In bukes - Brett Easton Ellis' The Laws of Attraction has a reference to "those creepy Classics kids, off in the woods performing human sacrifice or whatever" who are of course Donna Tartt's conspirators in The Secret History.

Also, and here's a book/film crossover - Patrick Bateman works in the same fictional stockbroking firm as Sherman McCoy in the Bonfire of the Vanities (which is by Tom Wolfe).
posted by tiny crocodile at 5:58 AM on August 8, 2007 [1 favorite]

revmitcz already got it, but in Wayne's World (1) the dude from Terminator 2 pulls Wayne over, marches up to him, shows him the picture of the boy with the lines "Have you seen this boy?"

Wayne screams at the camera and then drives off. Love that scene.
posted by devilsbrigade at 6:29 AM on August 8, 2007

If you're missing something obvious, it might be when people play themselves. Sportscaster Stu Nahan, for example, appears as the same character--Stu Nahan--in most-if-not-all of the Rocky movies, and also Fast Times at Ridgemont High. I don't know what possessed me to pick Stu Nahan as the example.
posted by box at 7:52 AM on August 8, 2007

In The Color of Money, Paul Newman plays an older-wiser version of his character from The Hustler.
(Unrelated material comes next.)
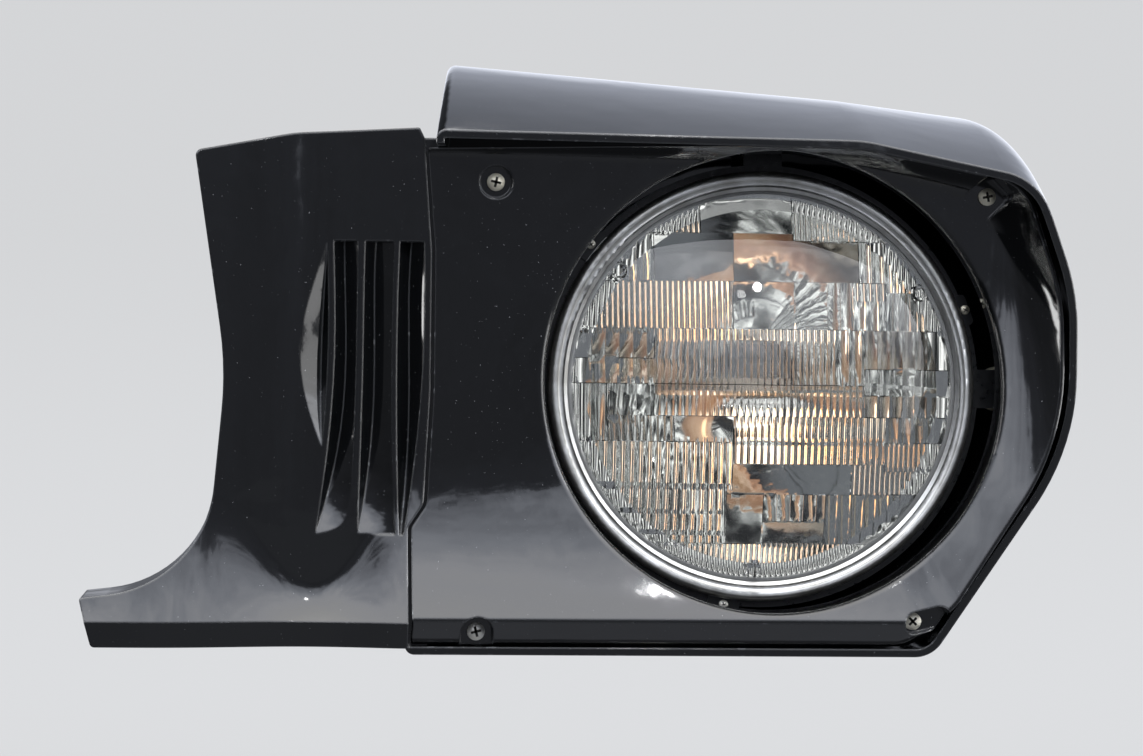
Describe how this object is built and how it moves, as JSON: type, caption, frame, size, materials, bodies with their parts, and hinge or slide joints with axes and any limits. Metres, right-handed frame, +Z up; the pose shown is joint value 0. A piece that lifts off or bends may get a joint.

The later movie doesn't explicitly reference the first one in the manner of a sequel (IIRC--been a long time) but the connection is obvious.

Curtis Armstrong's character from Better Off Dead (Charles de Mar) basically reappeared intact in Revenge of the Nerds, though under a different name. Clearly he was cast in that movie to do the same schtick. Don't know if that counts, or if that's just plain-old typecasting. 'Cuz if that counts, half of all Bruce Willis movies star the same character.
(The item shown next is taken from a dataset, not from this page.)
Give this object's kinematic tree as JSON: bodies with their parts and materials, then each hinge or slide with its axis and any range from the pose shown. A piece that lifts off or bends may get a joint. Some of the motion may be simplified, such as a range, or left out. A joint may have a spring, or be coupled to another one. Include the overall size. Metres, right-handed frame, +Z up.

I'm sure there's a lot of stuff like this in Hollywood with minor characters as in-jokes, where the same guy always gets cast as "Stoned-out Convenience Store Clerk" or whatever, but we just don't know about it.

Amusing side-note: Bruce Campbell appears in all the Spider Man movies, but as different characters.
posted by adamrice at 8:15 AM on August 8, 2007

As for Wings of Desire, its sequel, Far Away, So Close! features Peter Falk as himself pretending to be scouting a location for a movie of Columbo.
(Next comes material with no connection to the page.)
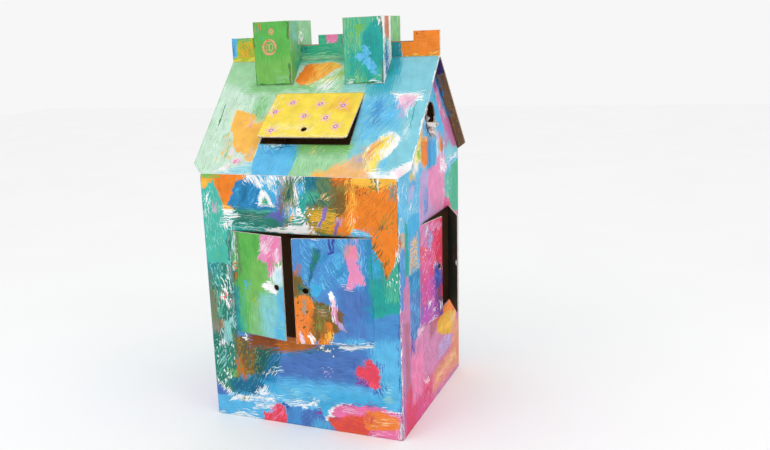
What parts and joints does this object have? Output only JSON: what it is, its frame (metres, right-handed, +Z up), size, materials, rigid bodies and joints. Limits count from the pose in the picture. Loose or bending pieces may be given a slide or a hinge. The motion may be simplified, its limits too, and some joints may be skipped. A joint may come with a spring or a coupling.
{
  "type": "cardboard playhouse",
  "caption": "Hand-painted folded cardboard playhouse with shuttered windows, a skylight flap, a crenellated ridge and chimneys slotted over it.",
  "frame": {"origin": "middle of the whole house's box, at floor level", "axes": "+Z up; the front wall with the large window faces -Y; +X runs along the front wall to its right"},
  "size_m": [0.8154, 0.791, 1.3484],
  "materials": {
    "house_board": "matte poster paint daubed over white corrugated cardboard",
    "left_chimney_board": "matte poster paint over white corrugated cardboard",
    "right_chimney_board": "matte poster paint over white corrugated cardboard"
  },
  "bodies": {
    "root": {"house_sheet": "house_board", "left_chimney": "left_chimney_board", "right_chimney": "right_chimney_board"}
  },
  "joints": []
}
Wings of Desire features Nick Cave as himself, and Far Away, So Close! features Lou Reed as himself and Gorbachev as himself, but those aren't really "borrowed characters," unless you consider Lou Reed to be a character created by Lou Reed.

William Shatner always plays James T. Kirk in everything.

In Mallrats, someone calls Shannen Doherty "Brenda" at one point (referring to her 90210 character).
posted by The World Famous at 8:49 AM on August 8, 2007

Like Lou says, this is a very sit-com-ish move. I think I remember Urkel showing up on Step by Step once. It's the kind of thing that shows they're all in the same fictional universe (what's the theory about all TV being a dream of an autistic kid or something?), but they didn't start off as necessarily related shows. It's very Jetsons Meet the Flintstones, very Freddy vs. Jason.

I did think of one movie instance though, heaven help me. Rob Schneider shows up as Nazo the delivery man in both Big Daddy and Mr. Deeds, despite the other actors all playing different characters. The latter instance was a true cameo--brief and officially uncredited, but it's unmistakably the same character.
posted by lampoil at 8:57 AM on August 8, 2007

William Shatner plays TJ Hooker in Showtime. I can't remember if the characters call him Bill or TJ but IMDB has him billed as TJ Hooker.
posted by Mitheral at 9:26 AM on August 8, 2007

Does voice acting count? A lot of the recognizable cartoon characters in Who Framed Roger Rabbit? (Mickey Mouse, Yosemite Sam, etc.) were performed by actors who had voiced them many, many times before. For instance, Betty Boop was voiced by Mae Questel, who had been playing her since 1930.
posted by brundlefly at 11:29 AM on August 8, 2007

Characters have been shared between soap operas. Molly and Jake moved from (I think) Another World to As the World Turns, even though the shows were on different networks. Not sure how that was managed. On the same network, 'The Bold and Beautiful' shares a lot of characters with 'The Young and The Restless'.
posted by happyturtle at 11:48 AM on August 8, 2007

The 1993 Beverly Hillbillies movie (based, of course, on the TV series starring Buddy Ebsen) featured Buddy Ebsen as his other major TV character, Barnaby Jones.
posted by Guy Smiley at 12:17 PM on August 8, 2007

In Kill Bill, Sonny Chiba plays famous sword maker Hattori Hanzo after playing a character with the same name on the '80's Japanese TV show, "Hattori HanzĂ´: Kage no Gundan" .

Apparently the Hattori Hanzo name is sort of like "The Dread Pirate Roberts" - a name passed down to different individuals. Or maybe it was different generations of one lineage.

Anyway, it's technically not the same character, since Chiba played several versions of Hanzo througout the TV show and movie. But it fits pretty much what you're looking for IMO.